La lengua procaz es un territorio en disputa. Su carga de desprecio y su invitación al conflicto, cuando son urdidos por las clases dominantes, acarrea una estigmatización: al construir al otro como un otro no asimilable evita contaminarse, se blinda. En el mundo popular, donde también funciona como parte de la guerra humana, el insulto se vuelve constituyente de socialidad: abre un universo de complicidades cachadoras que lo somete a una mirada irónica con la cual se invierte su sentido, volviéndose vínculo gozoso entre pares. Esa dimensión es indigerible para la Gran Dama de las Letras Argentinas, así como para T.E. Lawrence es el estigma de un mundo que lo fascina pero con el cual se le vuelve imposible toda igualdad. Exactamente ese es el motivo del fracaso último de su actitud mimética que buscaba al borrar su nombre y su biografía volviéndose un soldado raso; su origen lo delataba en sus silencios, en su incapacidad de putear, de ser un par de aquellos hombres simples –y tan complejos. Era consciente de su imposibilidad última de volverse ellos. Porque, como diría el Indio Solari,“El acento del barrio te sale mal”.
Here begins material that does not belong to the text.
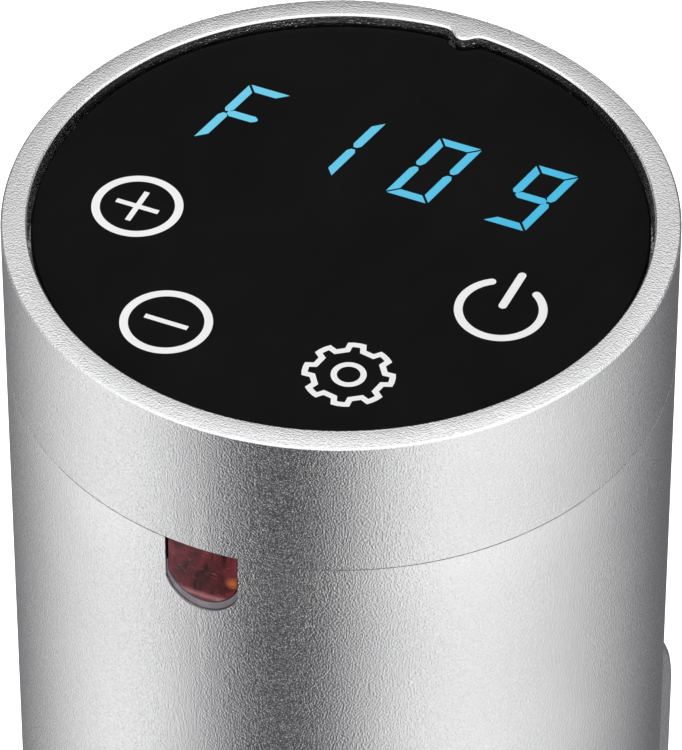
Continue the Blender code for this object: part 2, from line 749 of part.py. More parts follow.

Lo que no se banca la Ocampo es el goce del insulto compinche con que suelen articular su socialidad las personas del mundo popular. El derecho al goce del subalterno barra la clase. El mundo basto, sin remilgos, y, sobre todo, alegremente pendenciero, vuelve indigerible al peronismo para los no peronistas que comparten la visión del mundo de las viejas aristocracias –aunque sean unos pelagatos. Por lo demás, el estilo plebeyo es el barroco, en cuyo pliegue anida el mito. El sencillismo es un lujo de ricos, como el racionalismo -no solo arquitectónico. Para los pobres, el mito, que reserva una dosis de equívocos incomprensibles; para los otros, la razón. El hermetismo es la triquiñuela, el salvoconducto del subalterno. Una señal reconocible solo por el iniciado en las artes de la humillación a la que elude escondiendo su verdad como si fuera un secreto. Enmascarado en la plétora del estilo, quien mira al mundo desde abajo saborea en su pretendida ilegibilidad rimbombante la construcción de una futura comunidad de adeptos. El partido de los irredentos se construye con los adornos de una lengua oscura que busca esconder en sus pliegues la clave de su activación –el resentimiento. Por lo demás, la humillación, madre de la vida popular, inspira alegorías salvíficas.

Ricardo Piglia dice que “siempre confundimos el pasado con el remordimiento”. Efectivamente, además de sustituir la experiencia con un relato breve e incómodo al que tiñe de culpa, el remordimiento nos sujeta a una pasión triste por los actos mal o no efectuados a tiempo, ya irreparables. Es el estigma de quien no supo o no pudo reaccionar debidamente y la ocasión activó su debilidad, acaso su cobardía, hundiéndolo en la impotencia. A veces se reviste con los fastos inverosímiles del honor, que, aunque mancillado, se pretende intacto. Con el tiempo el remordimiento deviene resentimiento, que es la capacidad de actualizar, de volver a sentir aquella espina clavada en el alma en tiempo presente. La gauchesca es su crónica. Pero el resentimiento posee una virtud: se vuelve acicate. A la vez que es un ancla que impele al subalterno a instalarse en su situación de opresión tan imaginaria como real, es un motor eficaz que lo insta a salir del cómodo lugar de la autocompasión, goce del humillado. Es el modelo Rosebud de Citizen Kane, que aunque radica en un pasado de desprecios, invita a proyectar situaciones futuras en las que el sometido se visualiza redimido. No pocas veces ese futuro asume visos de venganza, y puede adquirir dimensiones históricas.

En la Argentina la encarnación mayor del resentimiento activado como deseo y voluntad de reparación es Evita. Travestida de sus enemigos, postuló su imagen para el goce popular. Con su efigie vociferante, engalanada con los mejores vestidos, atributo expropiado a la oligarquía que la humilló desde niña, desataba con voz urgida amorosas pasiones devocionales dispuestas a la emulación de su sacrificio. Bajo esa óptica (Martínez Estrada ensayó su desprecio con esa hipótesis en su ¿Qué es esto?) el peronismo aparece como un movimiento que obsequia caricias reparadoras y felicidad inmediata al resentido, lo cual se traduce en una fe instantánea e irrefutable. Es, claramente, el movimiento opuesto al del modelo ilustrado del proletario consciente que lee un libro y se vuelve, según la tópica sartreana, militante (nunca aventurero o héroe, esas execrables desviaciones pequeñoburguesas), y liberado al fin de pasiones oscuras como la humillación y el deseo de venganza, deviene sujeto de la emancipación.